The annual juniper harvest event seeks to shed light on the importance of having alternate crops and how they can reduce the reliance on imports on a small and large scale, which becomes especially impactful in remote places like Washington Island. The distillery has created a mutually beneficial partnership with island farmers and a sustainable marketplace for these crops. This has led to a consistent income for more families who are now able to support themselves while living on the island and further investing in the local economy.
The juniper harvest became an annual event after the public was invited in 2007 to harvest wild juniper with Death’s Door staff and learn about gin production in the process. Despite the remote location and the fact that harvesting juniper is akin to pruning rose bushes, the event gained popularity each year until eventually more than 300 willing volunteers showed up and overwhelmed the organizers. After that, Death’s Door instituted an application process and turned the harvest into a five-day exclusive event for bar industry professionals interested in immersing themselves in the story behind Death’s Door Spirits.
Margaret Ebeling, the director of marketing for Death’s Door, commented on what it takes to be selected. “You must have applied, you must be currently working within the bar industry as a bartender or owner, and you must have a genuine interest in juniper and gin.”

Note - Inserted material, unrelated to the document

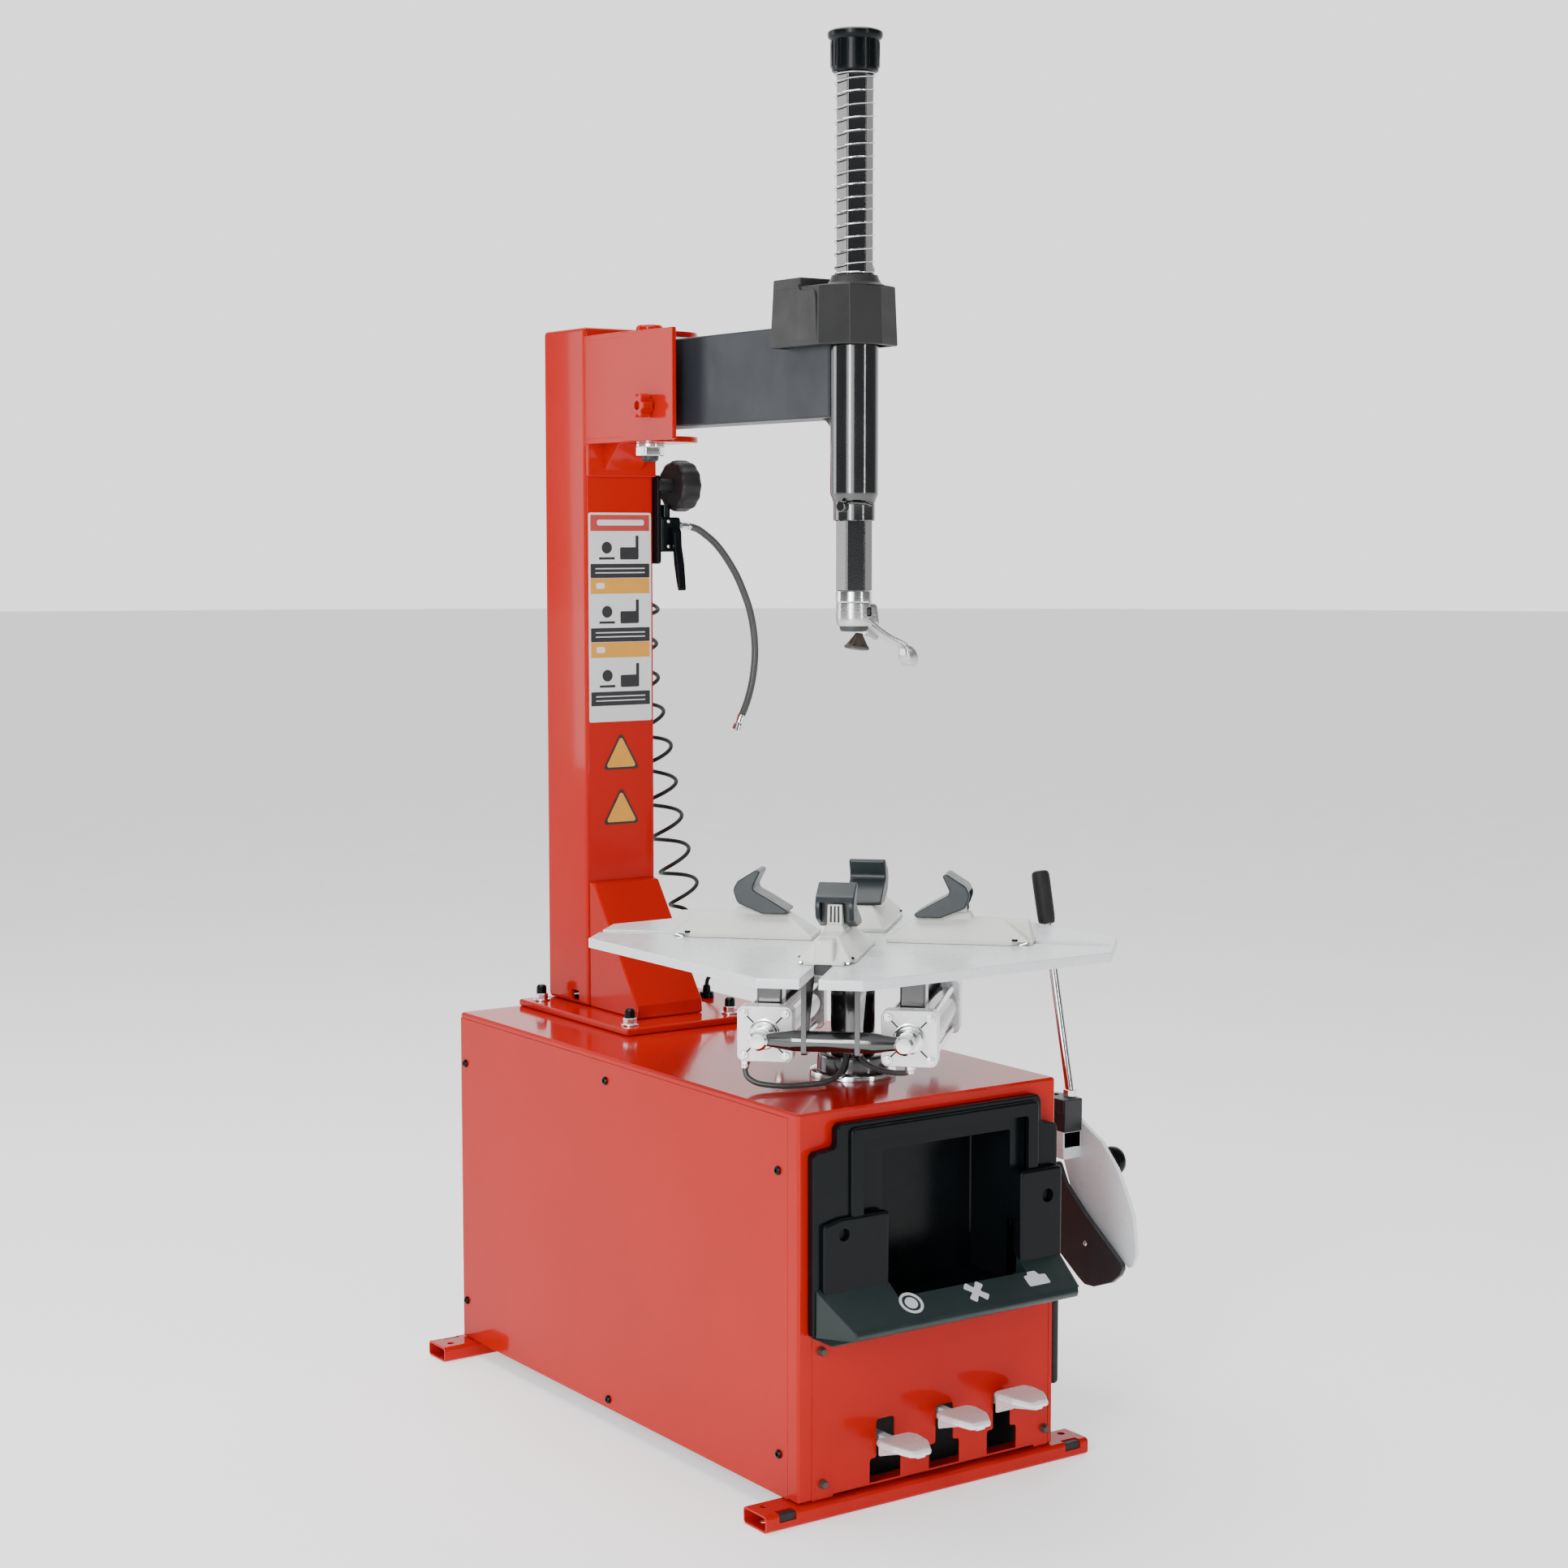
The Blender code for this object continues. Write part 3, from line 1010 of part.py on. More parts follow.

This year hundreds of applicants were pared down to 50 participants hailing from around the country and world. According to the guest list, the group included bartenders or bar owners from the United Kingdom, Australia, Italy, Canada and the Netherlands, with the majority of the group traveling domestically from metropolitan areas like New York, Seattle, Reno, New Orleans and San Francisco.

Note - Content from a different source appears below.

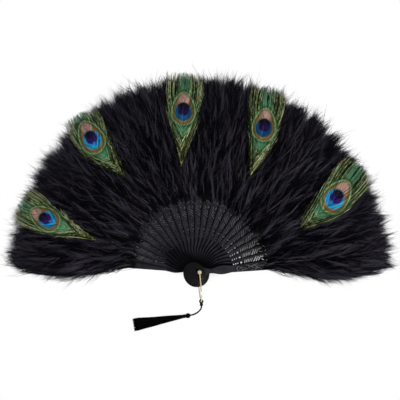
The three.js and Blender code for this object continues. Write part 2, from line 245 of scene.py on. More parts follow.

As I took in the variety of accents and personalities that first night, I could sense the curiosity and excitement reverberating from the group of visitors who had never set foot on Washington Island before. The schedule for the two days on the island included a full introduction to island culture and lifestyle. Day One included a ride on the cherry train to the Washington Island School, where the group volunteered two hours of time for landscaping and painting projects followed by a swim at Schoolhouse Beach.
The first evening we were able to witness and indulge in a classic fish boil at K.K. Fiske Restaurant. Post-dinner cocktails were served at The Granary Saloon and Coop and from the Barmadillo – a 1956 Airstream Safari remodeled to be a fully functional mobile cocktail bar. As you may have surmised, the gin-centric craft cocktails were expertly mixed and tasted delicious.
Day Two brought us to the beautiful property of George and Susan Ulm called Greengate Farms where the juniper harvest was to take place. The retired fruit farm now hosts visiting guests on the island and welcomes the juniper harvest each year to their field of low-growing, wild junipers. After a breakfast of biscuits and gravy and spicy chilaquiles, the group was divided into six teams and each picker was given gloves, buckets and a curious-looking forearm shield that proved helpful for fending off the prickly branches of the juniper bush.
Juniper berries are actually not berries at all, but instead are small, compact cones, which is why they are inedible and rather difficult to harvest. Harvesting technique includes lifting each branch to reveal the underside and using your gloved hand to loosen the ripe berries.
The juniper variety growing on Washington Island is the eastern red juniper, also referred to as eastern red cedar, which is slightly different from the common juniper most often used for gin production. Death’s Door wanted to know the difference between the common juniper and the eastern red juniper to determine how it could impact the flavor of the gin. After testing the chemical makeup of each, it was revealed that the eastern red juniper produces a slight citrus flavor that is distinct from the pine notes in common juniper.
“We’ve had taste testers remark that they taste citrus notes in the botanicals, which was puzzling because our gin uses juniper, coriander and fennel for the botanicals. After we tested the eastern red cedar berries, we now know that they contribute the citrus note,” said Ellison.
The distillery truly represents the spirit of Washington Island in more ways than one. Washington Island’s agricultural revival and the growth of Death’s Door Spirits is fully entwined, and intentionally so, setting a gold standard for a reciprocal farmer and buyer relationship.
By the time the group of bartenders, or newly crowned juniper harvesters, passed back over the Death’s Door water passage, we had come to understand the larger story of thoughtfully sourcing and crafting a product on the foundation of sustainable farming and production. To that, we made a Death’s Door toast: “Many a brave and fearless soul have crossed the Death’s Door strait, today we give them honor for what became their fate. Some ships had luck upon their side, and some did sadly sink, for we who now, cross o’er Death’s Door, we raise our glass and drink.”